Key Data: RRT solves 6-DOF arm planning in ~0.1–1 seconds on modern CPUs. It is probabilistically complete: the probability of finding a solution approaches 1 as iterations → ∞ (if a solution exists).
RRT* (Asymptotically Optimal)
Standard RRT finds a feasible path, not necessarily the shortest. RRT* (Karaman & Frazzoli, 2011) fixes this:
- After adding a new node, search for nearby nodes within a ball of radius $r$
- If connecting through the new node produces a shorter path to any neighbor, rewire the tree
- Repeat until the tree converges to the shortest path
$$r = \gamma \left( \frac{\log n}{n} \right)^{1/d}$$
Where $n$ = number of nodes, $d$ = C-space dimension.
Key Data: RRT* is asymptotically optimal — the solution converges to the optimal path as iterations → ∞. Rewiring adds only ~20% overhead compared to standard RRT.
Probabilistic Roadmap (PRM)
PRM is a two-phase planner:
Phase 1: Learning
- Sample $N$ random configurations in $C_{free}$
- Connect each sample to its $k$ nearest neighbors with collision-free edges
- Store the resulting graph (the “roadmap”)
Phase 2: Query
- Connect the start and goal to the roadmap
- Run Dijkstra/A* on the roadmap to find a path
PRM excels in multi-query scenarios (e.g., a fixed warehouse where thousands of robots need paths between the same set of stations). The roadmap is built once and reused.
| RRT / RRT* | PRM | |
|---|---|---|
| Structure | Single tree (or two) | Pre-built graph |
| Queries | Single-query | Multi-query |
| Optimality | RRT: no; RRT*: asymptotic | Depends on roadmap density |
| Best for | One-off planning, changing environments | Fixed environments, repeated tasks |
Review Days 1–2
Day 1: C-space fundamentals. Day 2: Search-based planning (A*, Hybrid A*). Today: Sampling-based methods for the high-dimensional cases where grids fail.
Preview Day 4
Day 4: Trajectory optimization — CHOMP, STOMP, and TrajOpt for smooth, dynamically feasible motion.
FAQ
Q: Why does RRT use random sampling instead of systematic exploration?
A: Randomness avoids the curse of dimensionality. A systematic grid in 6D with 100 bins requires $10^{12}$ points. Random sampling concentrates computation where it matters — near obstacles and the goal.
Details: The Voronoi bias naturally balances exploration (frontier) and exploitation (goal bias).
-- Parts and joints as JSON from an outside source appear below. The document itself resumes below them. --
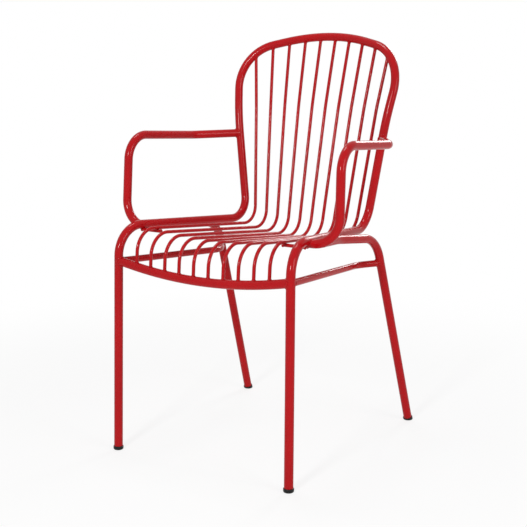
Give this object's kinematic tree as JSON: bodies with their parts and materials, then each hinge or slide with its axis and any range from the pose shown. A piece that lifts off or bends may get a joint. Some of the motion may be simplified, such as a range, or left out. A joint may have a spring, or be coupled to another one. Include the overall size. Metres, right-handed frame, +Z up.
{
  "type": "stacking armchair",
  "caption": "Outdoor armchair of bent steel tube, with a seat and back of bent rods that run down to a sagging front crossbar, looped arms, and plastic feet.",
  "frame": {"origin": "on the floor, under the middle of the chair's overall box", "axes": "+X to the chair's left hand seen from the front, -Y is the side the chair faces, +Z up"},
  "size_m": [0.5304, 0.5214, 0.8501],
  "materials": {
    "painted_steel": "glossy powder coat",
    "foot_plastic": "satin black"
  },
  "bodies": {
    "root": {"frame_tube": "painted_steel", "front_bow": "painted_steel", "rear_leg_right": "painted_steel", "rear_leg_left": "painted_steel", "arm_right": "painted_steel", "arm_left": "painted_steel", "side_stretcher_right": "painted_steel", "side_stretcher_left": "painted_steel", "rod_01": "painted_steel", "rod_02": "painted_steel", "rod_03": "painted_steel", "rod_04": "painted_steel", "rod_05": "painted_steel", "rod_06": "painted_steel", "rod_07": "painted_steel", "rod_08": "painted_steel", "rod_09": "painted_steel", "rod_10": "painted_steel", "rod_ties": "painted_steel", "front_feet": "foot_plastic", "rear_feet": "foot_plastic"}
  },
  "joints": []
}
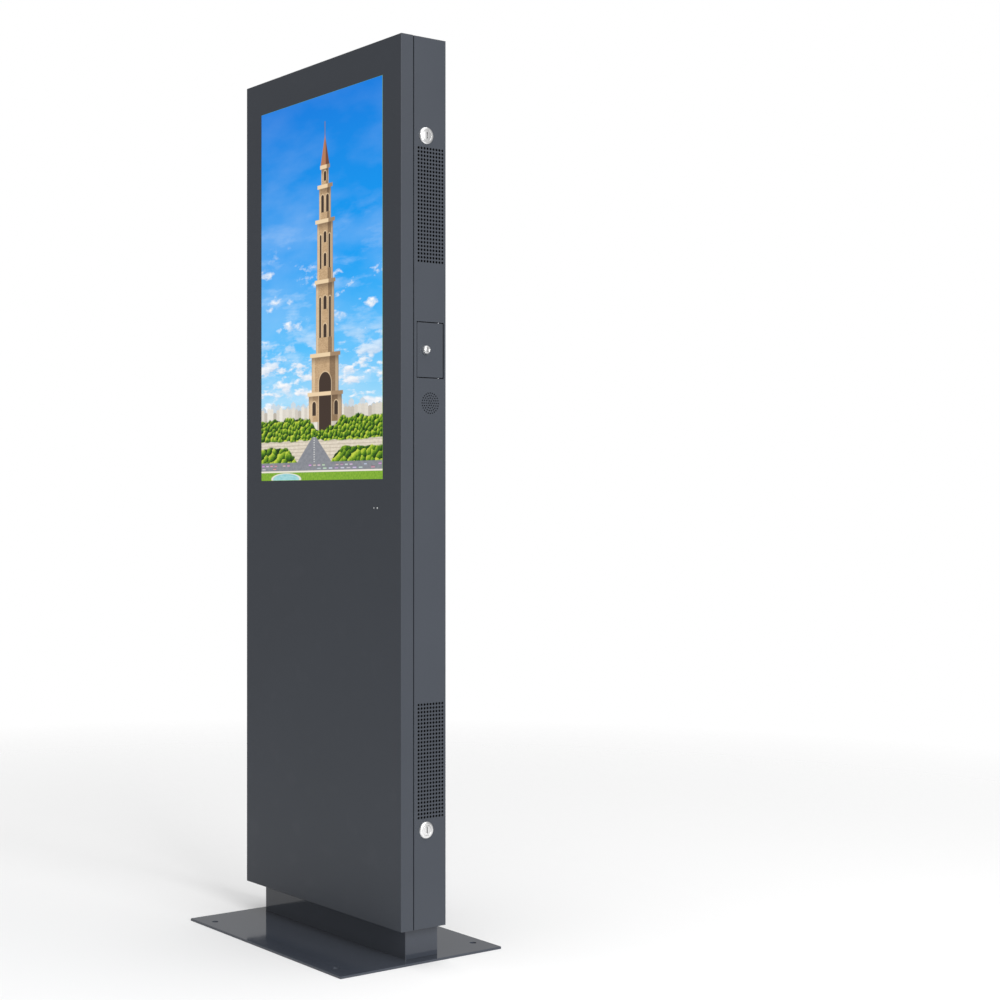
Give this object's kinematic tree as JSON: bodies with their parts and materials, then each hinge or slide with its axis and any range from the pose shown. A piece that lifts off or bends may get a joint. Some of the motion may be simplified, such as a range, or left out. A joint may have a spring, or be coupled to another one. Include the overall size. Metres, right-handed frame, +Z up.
{
  "type": "touchscreen kiosk",
  "caption": "Free-standing portrait information kiosk: slim metal cabinet with a flush touch screen in its hinged front door, side vents, locks and service hatch, on a plinth and floor plate.",
  "frame": {"origin": "centre of the four floor-fixing holes, on the underside of the base plate", "axes": "+Z up along the cabinet, the screen faces -Y, +X to the right of a person facing the screen"},
  "size_m": [0.5074, 0.35, 1.6],
  "materials": {
    "cabinet_paint": "fine-grained matte powder coat, anthracite",
    "door_paint": "fine-grained matte powder coat, anthracite",
    "stand_gloss": "smooth high-gloss coat, anthracite",
    "zinc_steel": "zinc plated sheet and fasteners",
    "hinge_steel": "plain rolled steel",
    "chrome": "bright plated",
    "touch_glass": "clear toughened glass, polished edge",
    "screen": null,
    "anodised_frame": "grey anodised",
    "black_plastic": "moulded, fine texture",
    "grey_plastic": "moulded, satin",
    "switch_plastic": "moulded, glossy",
    "circuit_board": "solder mask over glass fibre laminate",
    "seal_rubber": "matte foam rubber",
    "filter_mat": "open-cell mat",
    "cone_paper": "pressed paper",
    "lens_white": "translucent moulded"
  },
  "bodies": {
    "root": {"base_plate": "stand_gloss", "base_screws": "zinc_steel", "plinth_shell": "stand_gloss", "plinth_top_plate": "stand_gloss", "plinth_rear_cover": "stand_gloss", "plinth_bolts": "zinc_steel", "side_panel_right": "cabinet_paint", "side_panel_left": "cabinet_paint", "jamb_right": "cabinet_paint", "rear_panel": "cabinet_paint", "top_panel": "cabinet_paint", "bottom_panel": "cabinet_paint", "door_seal": "seal_rubber", "cable_gland": "black_plastic", "earth_stud": "zinc_steel", "hinge_leaf_casing": "hinge_steel", "hinge_pin": "zinc_steel", "door_lock_bodies": "chrome", "hatch_pin": "zinc_steel", "service_bay_box": "zinc_steel", "port_plate": "anodised_frame", "data_ports": "anodised_frame", "rocker_housing": "black_plastic", "fan_frames": "black_plastic", "dust_filters": "filter_mat", "speaker_baskets": "black_plastic", "speaker_cones": "cone_paper", "equipment_plate": "zinc_steel", "plate_spacers": "zinc_steel", "power_supply": "zinc_steel", "media_player": "anodised_frame", "audio_amplifier": "anodised_frame", "din_rail": "zinc_steel", "circuit_breaker": "grey_plastic", "terminal_block": "grey_plastic"},
    "front_door": {"door_skin": "door_paint", "touch_glass": "touch_glass", "glass_frame": "anodised_frame", "display_panel": "screen", "door_rails": "zinc_steel", "display_brackets": "zinc_steel", "bracket_screws": "zinc_steel", "driver_board": "circuit_board", "touch_controller": "circuit_board", "sensor_lens": "lens_white", "status_lamp": "lens_white", "sensor_board": "black_plastic", "door_strikes": "zinc_steel", "hinge_leaf_door": "hinge_steel"},
    "upper_lock": {"lock_cylinder_upper": "chrome"},
    "lower_lock": {"lock_cylinder_lower": "chrome"},
    "hatch": {"hatch_door": "cabinet_paint", "hatch_lock_body": "chrome"},
    "hatch_lock": {"hatch_lock_cylinder": "chrome"},
    "power_rocker": {"power_rocker": "switch_plastic"},
    "breaker_lever": {"breaker_lever": "switch_plastic"},
    "fan_right_upper": {"fan_rotor_right_upper": "black_plastic"},
    "fan_right_lower": {"fan_rotor_right_lower": "black_plastic"},
    "fan_left_upper": {"fan_rotor_left_upper": "black_plastic"},
    "fan_left_lower": {"fan_rotor_left_lower": "black_plastic"}
  },
  "joints": [
    {"name": "door_hinge", "type": "hinge", "parent": "root", "child": "front_door", "pos_m": [-0.2465, -0.022, 1.18775], "axis": [0, 0, -1], "range_deg": [0, 95]},
    {"name": "upper_lock_turn", "type": "hinge", "parent": "root", "child": "upper_lock", "pos_m": [0.25, 0.005, 1.43], "axis": [-1, 0, 0], "range_deg": [0, 90]},
    {"name": "lower_lock_turn", "type": "hinge", "parent": "root", "child": "lower_lock", "pos_m": [0.25, 0.005, 0.23], "axis": [-1, 0, 0], "range_deg": [0, 90]},
    {"name": "hatch_hinge", "type": "hinge", "parent": "root", "child": "hatch", "pos_m": [0.2455, 0.0349, 1.0598], "axis": [0, 0, 1], "range_deg": [0, 100]},
    {"name": "hatch_lock_turn", "type": "hinge", "parent": "hatch", "child": "hatch_lock", "pos_m": [0.25, 0.003, 1.0598], "axis": [1, 0, 0], "range_deg": [0, 90]},
    {"name": "power_switch", "type": "hinge", "parent": "root", "child": "power_rocker", "pos_m": [0.1805, 0.0139, 1.0878], "axis": [0, -1, 0], "range_deg": [0, 24]},
    {"name": "breaker_switch", "type": "hinge", "parent": "root", "child": "breaker_lever", "pos_m": [-0.08, -0.0025, 0.35], "axis": [-1, 0, 0], "range_deg": [0, 80]},
    {"name": "fan_right_upper_spin", "type": "hinge", "parent": "root", "child": "fan_right_upper", "pos_m": [0.248, 0.015, 1.3455], "axis": [1, 0, 0], "continuous": true},
    {"name": "fan_right_lower_spin", "type": "hinge", "parent": "root", "child": "fan_right_lower", "pos_m": [0.248, 0.015, 1.2755], "axis": [1, 0, 0], "continuous": true},
    {"name": "fan_left_upper_spin", "type": "hinge", "parent": "root", "child": "fan_left_upper", "pos_m": [-0.248, 0.015, 1.3455], "axis": [-1, 0, 0], "continuous": true},
    {"name": "fan_left_lower_spin", "type": "hinge", "parent": "root", "child": "fan_left_lower", "pos_m": [-0.248, 0.015, 1.2755], "axis": [-1, 0, 0], "continuous": true}
  ]
}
Random sampling also means RRT performance has variance — running it multiple times and keeping the best result improves reliability.
Q: What is the “step_size” parameter in RRT?
A: It controls the maximum distance between connected nodes. Too large: edges may pass through obstacles (collision checker may miss thin obstacles). Too small: slow convergence. Typical values: 1–10% of C-space diameter.
Details: Adaptive step sizes can help — shrink near obstacles, grow in open space. Alternatively, use a local planner (e.g., straight-line interpolation with dense collision checks) for long edges.
Q: Can RRT handle non-holonomic constraints?
A: Yes — Kinodynamic RRT samples controls instead of configurations. Each tree extension simulates the robot’s dynamics forward for a short time. This is slower but necessary for cars, drones with inertia, or any system with velocity/acceleration limits.
Details: Standard RRT samples a configuration $q_{rand}$ and steers toward it. Kinodynamic RRT samples a control $u$ and integrates $\dot{q} = f(q, u)$ forward. The result is a trajectory that is dynamically feasible by construction.